Indeed, Lewis's revamped faith, like the man himself, is a raw, loud, electric
thing, a muscular mix of the sacred and the profane. Every game day, just
before another 60 minutes' worth of NFL hype and violence, Lewis will dip his
fingers in consecrated oil, seek out a half dozen of his fellow defenders and
trace a cross on each of their foreheads.
And he doesn't
limit his touch to teammates. "You are blessed," Lewis told San Diego
Chargers linebacker Shawne Merriman on the phone the night before the two teams
met in October. "Limit yourself with how many women you see.

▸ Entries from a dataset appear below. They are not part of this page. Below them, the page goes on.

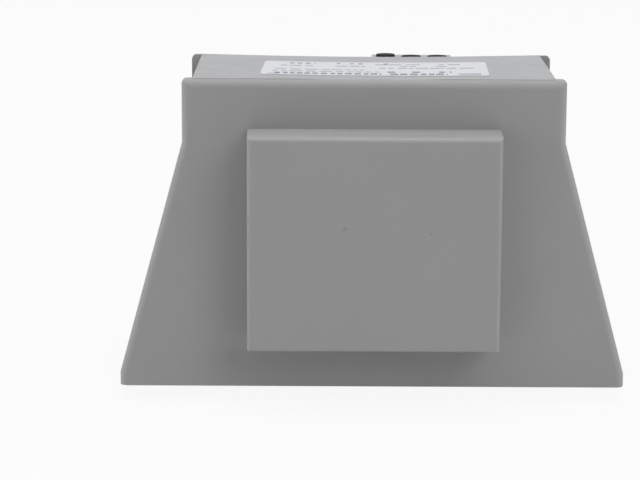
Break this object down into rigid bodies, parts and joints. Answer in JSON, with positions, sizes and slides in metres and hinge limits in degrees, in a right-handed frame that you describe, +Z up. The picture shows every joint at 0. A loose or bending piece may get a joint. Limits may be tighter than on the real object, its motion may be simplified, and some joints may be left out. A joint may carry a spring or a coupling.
{
  "type": "encapsulated circuit-board transformer",
  "caption": "Potted grey transformer with flared webs, boxed coil ends, screw-down feet, rear solder pins and a screw terminal block.",
  "frame": {"origin": "centre of the four foot holes, in the plane of the case's underside that sits on the board", "axes": "+X along the base to the right seen from the front web, +Y from the front web to the rear web with the terminals, +Z up off the board"},
  "size_m": [0.1154, 0.0726, 0.0745],
  "materials": {
    "case_plastic": "satin moulded grey plastic with a faint grain",
    "cover_plastic": "satin moulded grey plastic with a faint grain",
    "core_steel": "annealed silicon steel sheet",
    "bobbin_plastic": "glass-filled nylon",
    "winding_copper": "enamelled copper wire",
    "insulating_tape": "polyester tape",
    "fuse_body": "moulded thermal fuse",
    "primary_lead": "insulated wire",
    "secondary_lead": "insulated wire",
    "strip_plastic": "moulded pin strip",
    "tinned_pin": "tinned wire",
    "resin": "cast grey resin with a slight meniscus",
    "label_film": null,
    "block_plastic": "moulded grey plastic",
    "clamp_steel": "zinc-plated sheet",
    "black_screw": "black-oxide steel",
    "tinned_tail": "tinned wire"
  },
  "bodies": {
    "root": {"housing_body": "case_plastic", "rear_cover": "cover_plastic", "e_laminations": "core_steel", "i_laminations": "core_steel", "bobbin": "bobbin_plastic", "primary_winding": "winding_copper", "secondary_winding": "winding_copper", "primary_tape": "insulating_tape", "secondary_tape": "insulating_tape", "thermal_fuse": "fuse_body", "primary_lead_1": "primary_lead", "primary_lead_2": "primary_lead", "primary_lead_3": "primary_lead", "secondary_lead_1": "secondary_lead", "secondary_lead_2": "secondary_lead", "secondary_lead_3": "secondary_lead", "secondary_lead_4": "secondary_lead", "pin_strip": "strip_plastic", "solder_pin_1": "tinned_pin", "solder_pin_2": "tinned_pin", "solder_pin_3": "tinned_pin", "solder_pin_4": "tinned_pin", "solder_pin_5": "tinned_pin", "solder_pin_6": "tinned_pin", "potting_resin": "resin", "label": "label_film", "terminal_block": "block_plastic", "wire_clamp_1": "clamp_steel", "wire_clamp_2": "clamp_steel", "wire_clamp_3": "clamp_steel", "clamp_screw_1": "black_screw", "clamp_screw_2": "black_screw", "clamp_screw_3": "black_screw", "terminal_tail_1": "tinned_tail", "terminal_tail_2": "tinned_tail", "terminal_tail_3": "tinned_tail"}
  },
  "joints": []
}
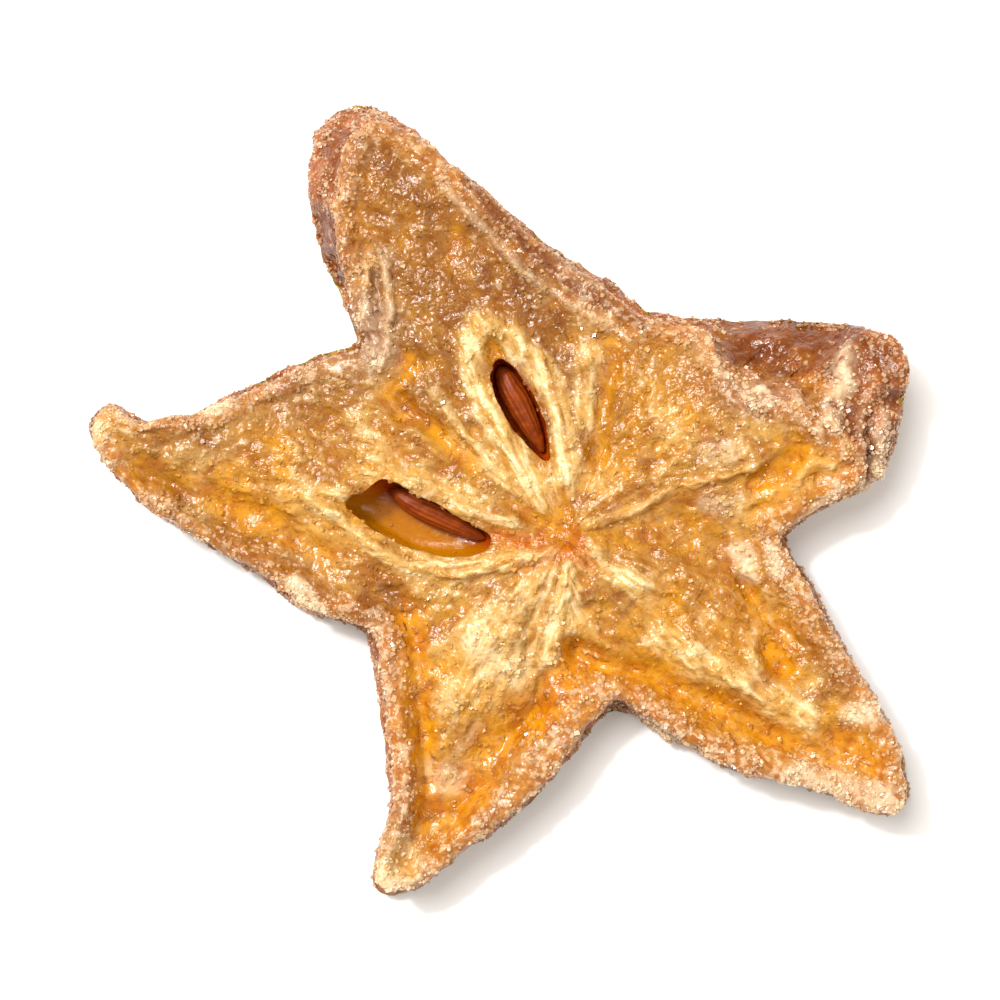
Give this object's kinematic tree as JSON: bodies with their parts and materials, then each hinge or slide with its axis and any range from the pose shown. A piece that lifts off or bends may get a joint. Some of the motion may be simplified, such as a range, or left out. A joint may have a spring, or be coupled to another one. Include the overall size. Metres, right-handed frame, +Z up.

And strap
up!" It's a constant refrain to any young player who crosses his path.
"You know how foolish I was?" Lewis says. "One thing Ray's going to
tell you: Don't you sleep with no woman without a condom."
A few other things
Ray will tell you are that off the field he's not a vicious man and never hurt
anyone, much less the two men who were stabbed to death outside Atlanta's
Cobalt Lounge on Jan. 31, 2000; that he regrets the mistakes he made that
night; that the resulting trial was a blessing because it made him change. It's
a compelling narrative, and Lewis tries hard to make it stick. "Life is so
great," he will often begin a thought. When Lewis saw that poster at
Cleveland Browns Stadium he strode along the sideline reciting the Lord's
Prayer. Lewis says he's all about love, but when he talks about the Fulton
County prosecutor, the former Atlanta mayor, the people who tried to send him
to jail? Then he goes all Old Testament, his love full of loud and righteous
fury.
"The battle
is: Am I O.K.?" Lewis is telling the crowd. "Even though I was
persecuted, crucified.... Am I O.K.? Let me give you a quick read-back on me,
Church. When I walk into another stadium, 52 other players walk in there with
me, plus coaches--and all [the fans] do to them is boo." He pauses, then
grins. "Now, when Ray Lewis walks out there..." he says, but the whole
room cuts in laughing, ready for the roundhouse to come. "Church? I'm going
to tell you something about God, now.... When Mr. Lewis walks out, child, I
hear everything from 'Murderer,' I hear everything from 'N-----,' I hear
everything from 'You shouldn't be playing football!' And when I break it all
down, I know they're talking about yesterday!"